Será preciso algo ainda mais catastrófico do que os fenômenos extremos que já experimentamos, para que façamos a transição energética imprescindível à nossa salvação. O bicho-homem é um ser destruidor. Mata as outras espécies, inclusive a sua, e desnatura a natureza. A mudança climática é a única real grave ameaça, capaz de extinguir a vida no planeta.
Se houver futuro, os sobreviventes lamentarão a insânia das atuais gerações, que não tiveram coragem de banir o uso do carvão e demais combustíveis fósseis e de investir pesadamente na busca de alternativas.
Uma delas é o hidrogênio. Ele é multiforme. O hidrogênio verde é o produzido pela eletrólise da água, que pode ser do mar. Por esse processo, o hidrogênio é separado do oxigênio por uma corrente elétrica, vinda de fonte renovável, como a eólica ou solar. O hidrogênio branco, também chamado natural, devido à sua pureza, é produzido naturalmente na crosta terrestre. Fonte potencial de energia limpa, gerada continuamente pela Terra. Os reservatórios se formam quando a água aquecida encontra rochas ricas em ferro.
O hidrogênio azul é produzido pela "reforma a vapor". Deriva do gás natural, combustível fóssil, capturado nas chaminés das indústrias.

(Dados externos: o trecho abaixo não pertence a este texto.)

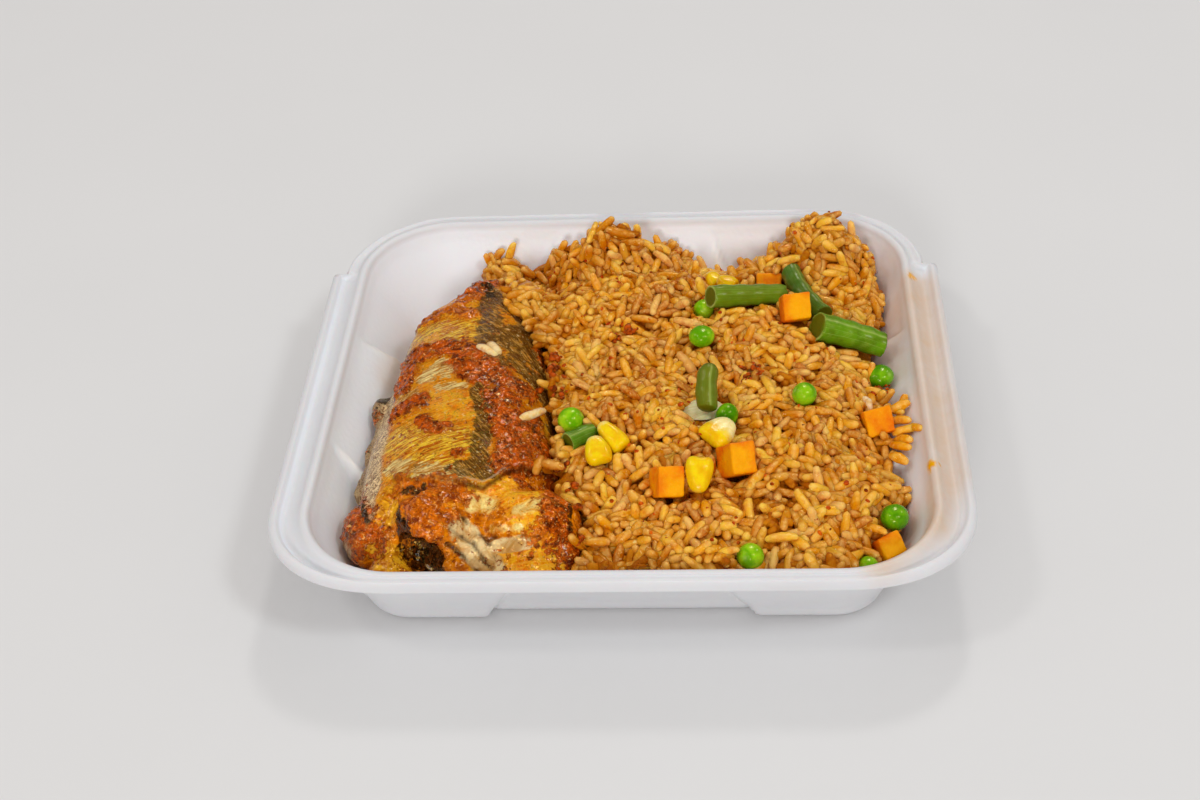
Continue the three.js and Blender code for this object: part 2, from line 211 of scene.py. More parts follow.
def makeCamera():
    data = bpy.data.cameras.new("camera")
    data.lens = camera["lens"]
    data.sensor_width = 36
    data.clip_start = 0.01
    data.clip_end = 20
    piece = addObject("camera", data)
    turn = Matrix.Rotation(math.radians(camera["turn"]), 4, "Z")
    tilt = Matrix.Rotation(math.radians(90 - camera["down"]), 4, "X")
    roll = Matrix.Rotation(math.radians(camera["roll"]), 4, "Z")
    piece.matrix_world = Matrix.Translation(camera["place"]) @ turn @ tilt @ roll
    bpy.context.scene.camera = piece


makeCamera()
print("camera ready")


# Materials.

class Wire:  # one output socket; sums on it become Math nodes
    def __init__(self, paint, socket):
        self.paint = paint
        self.socket = socket

    def __add__(self, other):
        return self.paint.math("ADD", self, other)

    def __sub__(self, other):
        return self.paint.math("SUBTRACT", self, other)

    def __rsub__(self, other):
        return self.paint.math("SUBTRACT", other, self)

    def __mul__(self, other):
        return self.paint.math("MULTIPLY", self, other)

    __radd__ = __add__
    __rmul__ = __mul__


class Paint:  # a material and the nodes that feed it; a colour is red, green and blue from 0 to 255
    def __init__(self, name, **look):
        self.material = bpy.data.materials.new(name)
        self.material.use_nodes = True
        self.tree = self.material.node_tree
        self.shader = self.tree.nodes["Principled BSDF"]
        for socket, value in look.items():
            self.feed(self.shader.inputs[socket.replace("_", " ")], value)
        self.place = self.node("ShaderNodeTexCoord", output="Object")

    def feed(self, socket, value):
        if isinstance(value, Wire):
            self.tree.links.new(value.socket, socket)
        else:
            socket.default_value = tone(*value) if socket.type == "RGBA" else value

    def node(self, kind, settings={}, inputs={}, output=0):
        made = self.tree.nodes.new(kind)
        for name, value in settings.items():
            setattr(made, name, value)
        for name, value in inputs.items():
            self.feed(made.inputs[name], value)
        return Wire(self, made.outputs[output])

    def math(self, operation, *values):
        return self.node("ShaderNodeMath", {"operation": operation}, dict(enumerate(values)))

    def mask(self, name):
        return self.node("ShaderNodeAttribute", {"attribute_name": name}, output="Fac")

    def grain(self, size, detail=2, stretch=(1, 1, 1), turn=(0, 0, 0), warp=0, rough=0.5):
        # noise from 0 to 1, with features about size millimetres across
        turned = [math.radians(angle) for angle in turn]
        drawn = {"Vector": self.place, "Rotation": turned, "Scale": stretch}
        at = self.node("ShaderNodeMapping", {"vector_type": "TEXTURE"}, drawn)
        inputs = {"Vector": at, "Scale": 1 / (size * mm), "Detail": detail}
        return self.node("ShaderNodeTexNoise", {}, {**inputs, "Roughness": rough, "Distortion": warp})

    def lines(self, across):  # stripes that change as a value does
        return self.node("ShaderNodeTexNoise", {"noise_dimensions": "1D"}, {"W": across, "Detail": 3})

    def fade(self, value, low, high):
        inputs = {"Value": value, "From Min": low, "From Max": high}
        return self.node("ShaderNodeMapRange", {"interpolation_type": "SMOOTHSTEP"}, inputs)

    def spots(self, low, high, *sizes, **options):  # noise with most of it gone, in soft spots
        return self.fade(self.grain(*sizes, **options), low, high)

    def ragged(self, mask, size, wander, low, high):
        # a soft mask given an edge that is broken at two scales, with holes in it and crumbs beyond it
        coarse, fine = self.grain(size, 4, rough=0.6), self.grain(size / 3, 3, rough=0.6)
        return self.fade(mask + wander * (coarse - 0.5) + 0.7 * wander * (fine - 0.5), low, high)

    def mix(self, share, first, second):
        return self.node("ShaderNodeMix", {"data_type": "RGBA"}, {0: share, 6: first, 7: second}, 2)

    def blend(self, value, low, high, first, second):  # from one colour to another as a value rises
        return self.mix(self.fade(value, low, high), first, second)

    def layers(self, colour, *rows):  # more colours laid over one, each by its share
        for share, over in rows:
            colour = self.mix(share, colour, over)
        return colour

    def bump(self, height, depth, strength):  # depth in millimetres
        inputs = {"Height": height, "Distance": depth * mm, "Strength": strength}
        return self.node("ShaderNodeBump", {}, inputs, "Normal")

    def finish(self, colour, roughness=None, normal=None, coat=None):
        feeds = {"Base Color": colour, "Roughness": roughness, "Normal": normal, "Coat Weight": coat}
        for name, value in feeds.items():
            if value is not None:
                self.feed(self.shader.inputs[name], value)
        return self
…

A maior parte do CO2 emitido no processo é capturado e armazenado no subsolo. Há também o hidrogênio cinza, igualmente extraído do gás natural. A diferença é que as tecnologias não capturam o gás carbônico e ele é liberado para a atmosfera. É o menos ecológico dos hidrogênios.
Hidrogênios rosa e roxo, são produzidos pela eletrólise da água o roxo se faz mediante uso de energia nuclear e calor, por meio da divisão combinada da eletrólise quimiotérmica da água. O rosa se produz por eletrólise da água, usando eletricidade de usina nuclear. Os hidrogênios marrom e preto, produzidos a partir do carvão, são dois outros tipos. Mas são considerados poluentes.
Quais os estudantes do Ensino Médio que hoje têm aulas a respeito da transição energética e que tomam conhecimento de que é urgente, no Brasil, a utilização do hidrogênio? As desculpas são as mesmas: ainda existe petróleo em abundância. Os processos para a produção de hidrogênio são caríssimos.
Mais importante do que autorizar prospecção de petróleo na foz do Amazônia, aumentar os dividendos da Petrobrás, anistiar grileiros, dendroclastas e exploradores de minerais em demarcações indígenas e em reservas ambientais, é investir em pesquisa. Converter a educação defasada, anacrônica e decoreba, em forma de despertar a curiosidade da infância e da juventude para o estudo e o aprofundamento em ciências duras. Física, matemática, química, geologia, biologia, botânica, tudo aquilo que salva a humanidade e o planeta.
O ensino pífio de humanidades superficiais, a formação de gerações desacostumadas aos desafios, incapazes de se adaptar às profundas mutações estruturais advindas da dinâmica das mais modernas tecnologias é insuficiente para salvar a Terra.
Se os docentes se devotassem a conscientizar infância e juventude sobre os riscos a que a humanidade está exposta em virtude de sua inconsequência, egoísmo e ignorância, já cumpririam imenso papel na transformação do mundo. É urgente desenvolver as capacidades socioemocionais, negligenciadas em favor de um ensino que prioriza a memorização e não prepara os jovens para a árdua luta que enfrentarão logo mais. A vez é do hidrogênio, não da decoreba superficial e inútil.